Auli and his colleagues at Meta AI had been working on self-supervised learning for speech recognition. But when they looked at what other researchers were doing with self-supervised learning for images and text, they realized that they were all using different techniques to chase the same goals.
Data2vec uses two neural networks, a student and a teacher. First, the teacher network is trained on images, text, or speech in the usual way, learning an internal representation of this data that allows it to predict what it is seeing when shown new examples. When it is shown a photo of a dog, it recognizes it as a dog.
The twist is that the student network is then trained to predict the internal representations of the teacher. In other words, it is trained not to guess that it is looking at a photo of a dog when shown a dog, but to guess what the teacher sees when shown that image.
Because the student does not try to guess the actual image or sentence but, rather, the teacher’s representation of that image or sentence, the algorithm does not need to be tailored to a particular type of input.
Data2vec is part of a big trend in AI toward models that can learn to understand the world in more than one way. “It’s a clever idea,” says Ani Kembhavi at the Allen Institute for AI in Seattle, who works on vision and language. “It’s a promising advance when it comes to generalized systems for learning.”

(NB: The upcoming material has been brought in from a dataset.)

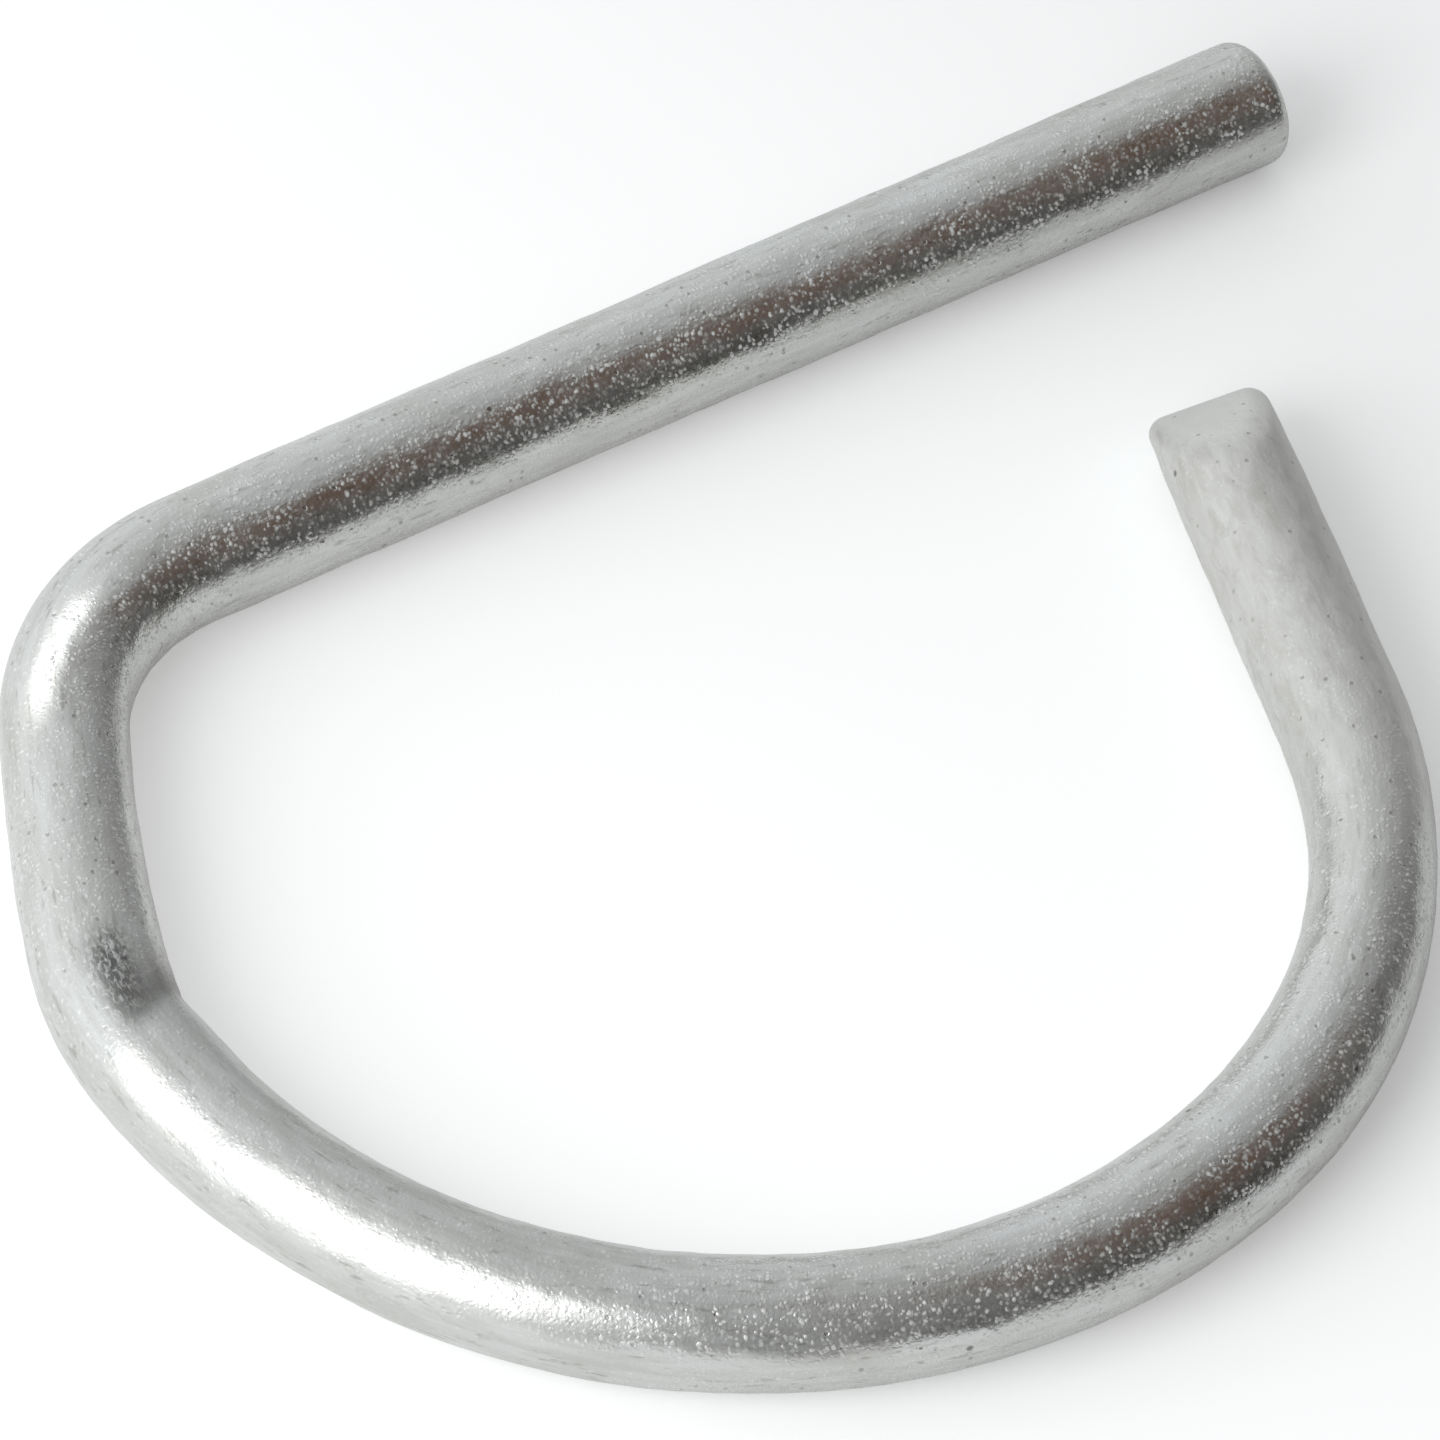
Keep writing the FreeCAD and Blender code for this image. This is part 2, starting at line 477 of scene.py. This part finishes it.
def galvanised_steel():
    """Satin zinc over drawn bar: fine dull beads, streaks along the bar, matt patches and dark specks, with
    painted light on the leg's outer side and end face and painted shade in the heel's wrinkles and fold.
    """
    material = bpy.data.materials.new("galvanised_steel")
    material.use_nodes = True
    g = Graph(material.node_tree)
    where = g.add("ShaderNodeAttribute", attribute_name="bar_space").outputs["Vector"]
    place = g.add("ShaderNodeSeparateXYZ", {"Vector": where})
    distance, inward = place.outputs["X"], place.outputs["Y"]
    wrinkled = g.mark("wrinkled")

    grain = g.noise(where, 3.2, 2.0, 0.5)
    lumps = g.noise(where, 0.8, 2.0, 0.5, 0.3)
    drift = g.noise(where, 0.035, 2.0, 0.5)
    streaks = g.noise(g.stretch(where, (0.12, 1.0, 1.0)), 1.1, 3.0, 0.6)
    scores = g.noise(g.stretch(where, (0.22, 1.0, 1.0)), 1.9, 2.0, 0.55, 0.3)
    blots = g.noise(g.stretch(where, (0.35, 1.0, 1.0)), 0.75, 4.0, 0.65, 0.8)
    patches = g.noise(g.stretch(where, (0.5, 1.0, 1.0)), 0.16, 3.0, 0.55, 0.6)
    ridges = g.noise(g.stretch(where, (0.5, 1.0, 1.0)), 2.4, 3.0, 0.65, 0.6)
    crowding = g.noise(g.stretch(where, (0.6, 1.0, 1.0)), 0.55, 3.0, 0.6)

    matt_leg = g.remap(distance, *LEG_TURNS_MATT, 0.0, 1.0, smooth=True)
    outer_side = g.remap(inward, -2.0, -5.3, 0.0, 0.8, smooth=True)
    loop_start = g.multiply(g.remap(distance, *LOOP_SMOOTH_FROM, 0.0, 1.0),
                            g.remap(distance, *LOOP_SMOOTH_TO, 1.0, 0.0))

    shaken = g.shaken(where, 1.3, 0.5)
    small_beads = g.dots(shaken, 2.7, 0.55, 0.12, 0.10, 0.75)
    large_beads = g.dots(shaken, 1.7, 0.44, 0.12, 0.45, 0.80)
    crowd = g.remap(crowding, 0.34, 0.58, 0.22, 1.0, smooth=True)
    for smoother, left in [(matt_leg, 0.35), (wrinkled, 0.50), (loop_start, 0.45)]:
        crowd = g.multiply(crowd, g.remap(smoother, 0.0, 1.0, 1.0, left))
    beads = g.multiply(g.math("MAXIMUM", g.multiply(small_beads, 0.75), large_beads), crowd)
    specks = g.dots(where, 0.85, 0.20, 0.10, 0.60, 0.66)
    specks = g.multiply(specks, g.remap(loop_start, 0.0, 1.0, 1.0, 0.30))
    pits = g.dots(where, 0.33, 0.13, 0.05, 0.80, 0.84)
    holes = g.math("MAXIMUM", specks, pits)

    height = g.multiply(grain, 0.022)
    for mark, raised in [(beads, 0.042), (lumps, 0.022), (streaks, 0.016), (holes, -0.040),
                         (g.multiply(ridges, wrinkled), 0.16)]:
        height = g.math("ADD", height, g.multiply(mark, raised))
    bump = g.add("ShaderNodeBump", {"Height": height, "Strength": 1.0, "Distance": MM})

    tone = g.mix_colour(g.remap(drift, 0.35, 0.65, 0.0, 1.0), DARKER_ZINC, LIGHTER_ZINC)
    dull = g.remap(patches, 0.45, 0.70, 0.0, 1.0, smooth=True)
    streaked = g.remap(streaks, 0.40, 0.60, 0.22, 0.0)
    scored = g.multiply(g.remap(scores, 0.27, 0.40, 0.45, 0.0), g.remap(matt_leg, 0.0, 1.0, 1.0, 0.55))
    leg_blots = g.multiply(matt_leg, g.remap(blots, 0.34, 0.56, 0.50, 0.0))
    # Painted light: the leg's outer side is painted lighter, standing in for the light the sheet throws back
    # onto it.
    painted_leg_bounce_light = g.multiply(matt_leg, outer_side)
    # Painted shade: the hollows between the heel's wrinkles are painted dark.
    painted_cleft_shade = g.multiply(g.remap(ridges, 0.46, 0.62, 1.0, 0.15), wrinkled)
    for mark, strength, colour in [
        (dull, 0.5, DULL_ZINC),
        (streaked, 1.0, STREAK),
        (scored, 1.0, SCORE),
        (matt_leg, 0.65, LEG_ZINC),
        (leg_blots, 1.0, LEG_BLOT),
        (painted_leg_bounce_light, 1.0, LEG_BOUNCE_LIGHT),
        # painted light: the end face is painted lighter to even out its shade
        (g.mark("painted_end_face_light"), 0.85, END_FACE_LIGHT),
        (beads, 0.7, BEAD),
        (specks, 0.45, SPECK),
        (pits, 0.75, PIT),
        (painted_cleft_shade, 0.95, CLEFT_SHADE),
        # painted shade along the heel's fold
        (g.mark("painted_fold_shade"), 0.70, FOLD_SHADE),
    ]:
        tone = g.mix_colour(g.multiply(mark, strength), tone, colour)

    matt = g.math("MAXIMUM", g.multiply(beads, 0.85), g.multiply(matt_leg, 0.70))
    metallic = g.math("SUBTRACT", 1.0, matt, clamp=True)
    roughness = g.remap(patches, 0.3, 0.7, 0.20, 0.31)
    roughness = g.math("ADD", roughness, g.remap(grain, 0.3, 0.7, -0.03, 0.05))
    roughness = g.math("ADD", roughness, g.multiply(g.mark("frosted"), 0.20))
    roughness = g.math("ADD", roughness, g.multiply(matt, 0.25), clamp=True)
    values = {"Base Color": tone, "Roughness": roughness, "Metallic": metallic,
              "Normal": bump.outputs["Normal"]}
    shader = g.add("ShaderNodeBsdfPrincipled", values)
    output = g.add("ShaderNodeOutputMaterial")
    g.set(output, "Surface", shader.outputs["BSDF"])
    return material


# The sheet glows more towards the shoulder's side. It also glows more when it is seen directly, because the
# bar in the photo reflects less white than there is around it.
DIRECT_GLOW = 0.20
SHOULDER_SIDE_GLOW = 0.28
GLOW_FROM_X = 60.0 * MM
GLOW_FULL_X = -180.0 * MM


def paper_floor():
    """Plain white sheet, lit a little from below, as on a light table, and more on the shoulder's side."""
    material = bpy.data.materials.new("white_sheet")
    material.use_nodes = True
    g = Graph(material.node_tree)
    seen_directly = g.add("ShaderNodeLightPath").outputs["Is Camera Ray"]
    place = g.add("ShaderNodeNewGeometry").outputs["Position"]
    x = g.add("ShaderNodeSeparateXYZ", {"Vector": place}).outputs["X"]
    uneven = g.remap(x, GLOW_FROM_X, GLOW_FULL_X, 0.0, SHOULDER_SIDE_GLOW)
    glow = g.math("ADD", g.multiply(seen_directly, DIRECT_GLOW), uneven)
    values = {"Base Color": (0.88, 0.89, 0.89, 1.0), "Roughness": 0.8,
              "Emission Color": (1.0, 1.0, 1.0, 1.0), "Emission Strength": glow}
    shader = g.add("ShaderNodeBsdfPrincipled", values)
    output = g.add("ShaderNodeOutputMaterial")
    g.set(output, "Surface", shader.outputs["BSDF"])
    return material


# ---- Room: floor, light and camera ----------------------------------------------------

FLOOR_SIZE = 8.0

# Directions as azimuth and elevation, in degrees, and the light that comes from them.
WINDOW_SIDE = (130.0, 0.0)
WINDOW_LIGHT = (1.10, 1.13, 1.15)
DIM_LIGHT = (0.030, 0.026, 0.022)
SHELF_PLACE = (-38.0, 50.0)
SHELF_LIGHT = (0.120, 0.064, 0.040)


def compass(azimuth, elevation):
    """Unit vector at an azimuth counted from +X towards +Y, and an elevation above the floor."""
    a, e = math.radians(azimuth), math.radians(elevation)
    return Vector((math.cos(a) * math.cos(e), math.sin(a) * math.cos(e), math.sin(e)))


def add_floor():
    half = FLOOR_SIZE / 2.0
    mesh = bpy.data.meshes.new("floor")
    corners = [(-half, -half, 0.0), (half, -half, 0.0), (half, half, 0.0), (-half, half, 0.0)]
    mesh.from_pydata([(x, y, FLOOR_Z) for x, y, z in corners], [], [(0, 1, 2, 3)])
    mesh.materials.append(paper_floor())
    floor = bpy.data.objects.new("floor", mesh)
    bpy.context.scene.collection.objects.link(floor)


def add_softbox(name, azimuth, elevation, distance, width, height, radiance):
    light = bpy.data.lights.new(name, "AREA")
    light.shape = "RECTANGLE"
    light.size = width
    light.size_y = height
    light.energy = radiance * math.pi * width * height
    lamp = bpy.data.objects.new(name, light)
    towards = compass(azimuth, elevation)
    lamp.location = towards * distance
    lamp.rotation_euler = towards.to_track_quat("Z", "Y").to_euler()
    bpy.context.scene.collection.objects.link(lamp)


def light_room():
    """A pale room, bright on the window's side and dim on the other, where a brown shelf is high up."""
    world = bpy.data.worlds.new("room")
    world.use_nodes = True
    bpy.context.scene.world = world
    g = Graph(world.node_tree)
    direction = g.add("ShaderNodeTexCoord").outputs["Generated"]

    def towards(place):
        values = {0: direction, 1: tuple(compass(*place))}
        return g.add("ShaderNodeVectorMath", values, operation="DOT_PRODUCT").outputs["Value"]

    colour = g.mix_colour(g.remap(towards(WINDOW_SIDE), -1.0, 1.0, 0.0, 1.0), DIM_LIGHT, WINDOW_LIGHT)
    shelf = g.remap(towards(SHELF_PLACE), 0.90, 0.985, 0.0, 0.85, smooth=True)
    colour = g.mix_colour(shelf, colour, SHELF_LIGHT)
    background = g.add("ShaderNodeBackground", {"Color": colour, "Strength": 1.0})
    output = g.add("ShaderNodeOutputWorld")
    g.set(output, "Surface", background.outputs["Background"])


def add_camera():
    azimuth, elevation, roll = -37.1, 49.9, -6.2
    distance = 1.32
    aim = Vector((-24.1 * MM, -35.9 * MM, 0.0))
    a, e, r = math.radians(azimuth), math.radians(elevation), math.radians(roll)
    back = Vector((math.sin(a) * math.cos(e), -math.cos(a) * math.cos(e), math.sin(e)))
    level_right = Vector((0.0, 0.0, 1.0)).cross(back).normalized()
    level_up = back.cross(level_right)
    up = level_up * math.cos(r) + level_right * math.sin(r)
    right = up.cross(back)
    data = bpy.data.cameras.new("camera")
    data.sensor_width = 36.0
    data.lens = 403.0
    data.clip_start = 0.05
    data.clip_end = 50.0
    camera = bpy.data.objects.new("camera", data)
    placed = Matrix((right, up, back)).transposed().to_4x4()
    placed.translation = aim + back * distance
    camera.matrix_world = placed
    bpy.context.scene.collection.objects.link(camera)
    bpy.context.scene.camera = camera


bpy.context.scene.view_settings.view_transform = "Standard"

add_camera()
add_floor()
light_room()
add_softbox("window_softbox", azimuth=-168.0, elevation=32.0, distance=0.9,
            width=0.64, height=0.70, radiance=2.9)

bar = bpy.data.objects.new("locking_pin_bar", bar_mesh(BarPath()))
bpy.context.scene.collection.objects.link(bar)
bar.data.materials.append(galvanised_steel())
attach(bar, "root")
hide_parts("bent_bar")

An important caveat is that although the same learning algorithm can be used for different skills, it can only learn one skill at a time. Once it has learned to recognize images, it must start from scratch to learn to recognize speech. Giving an AI multiple skills at once is hard, but that’s something the Meta AI team wants to look at next.
The researchers were surprised to find that their approach actually performed better than existing techniques at recognizing images and speech, and performed as well as leading language models on text understanding.
Mark Zuckerberg is already dreaming up potential metaverse applications. “This will all eventually get built into AR glasses with an AI assistant,” he posted to Facebook today. “It could help you cook dinner, noticing if you miss an ingredient, prompting you to turn down the heat, or more complex tasks.”
For Auli, the main takeaway is that researchers should step out of their silos. “Hey, you don’t need to focus on one thing,” he says. “If you have a good idea, it might actually help across the board.”